Last year I discovered you can buy fresh chickpeas for a little while during the spring. They look like this.
Usually there is just one chickpea in the pod, but occasionally there are two, and they look like this.
Sometimes you think there are two, but instead there is a surprise like this.
It takes a while to peel them, but if you're listening to a good radio program or having a nice conversation with a friend, it's no big deal. After peeling, cook them for just a few minutes. Then you can add them to salads or pasta or just eat them on their own. This is a fun salad we made this year. We received some clementine-infused olive oil as a wedding present, and it paired really well with the chickpeas. I'm sure regular olive oil would be good too. We used sorrel as well.
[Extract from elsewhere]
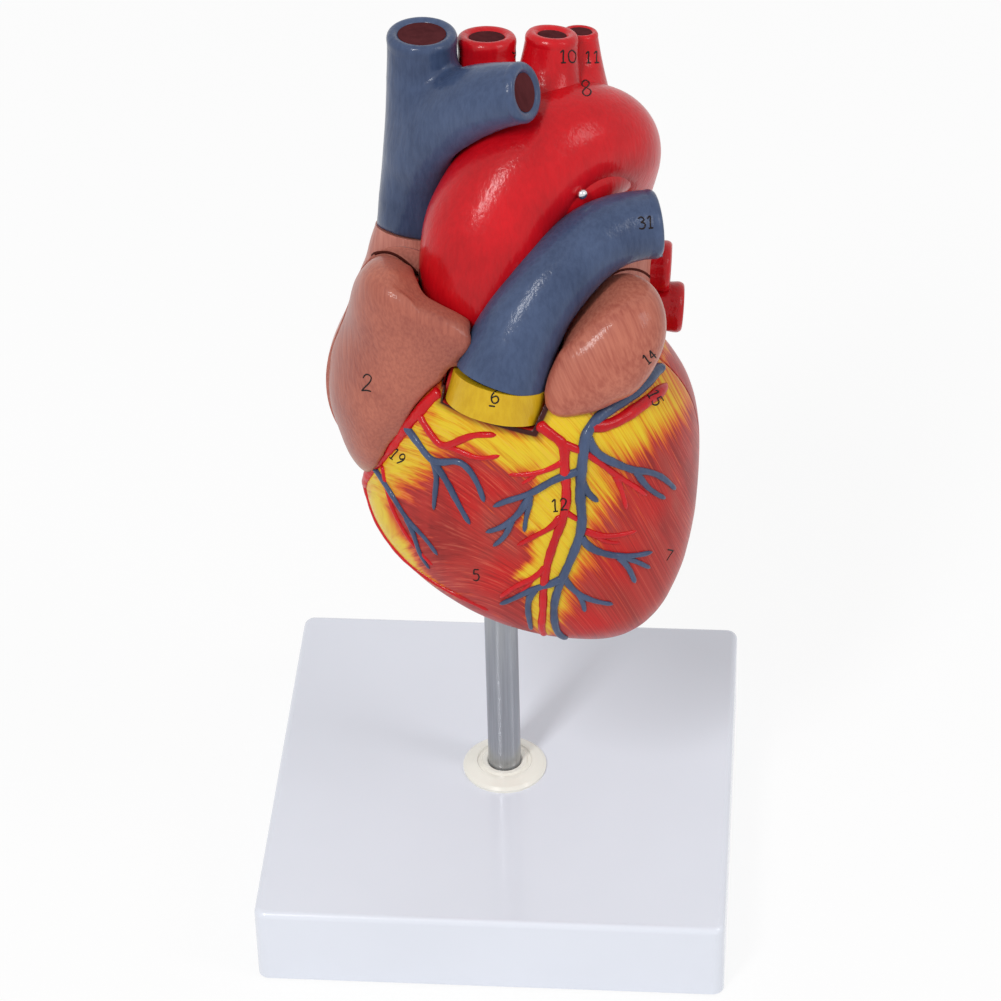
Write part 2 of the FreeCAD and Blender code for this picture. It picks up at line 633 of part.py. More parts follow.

Sorrel is a lemony green we have growing in the garden. You can probably find it in fancy grocery stores too. This salad is like spring in a bowl: fresh, simple, and zippy.
Fresh chickpea salad
1 lb fresh chickpeas, shelled
Handful of sorrel or baby lettuce, julienned
Parmesan cheese, optional
A little clementine-infused olive oil (or regular olive oil and some tangerine zest)
Put the chickpeas in a pot with water to cover by about an inch and boil until they have a nice texture, about seven minutes. Place in a bowl with sorrel and use a vegetable peeler to shave a little Parmesan over the top. Dress with olive oil, salt, and black pepper.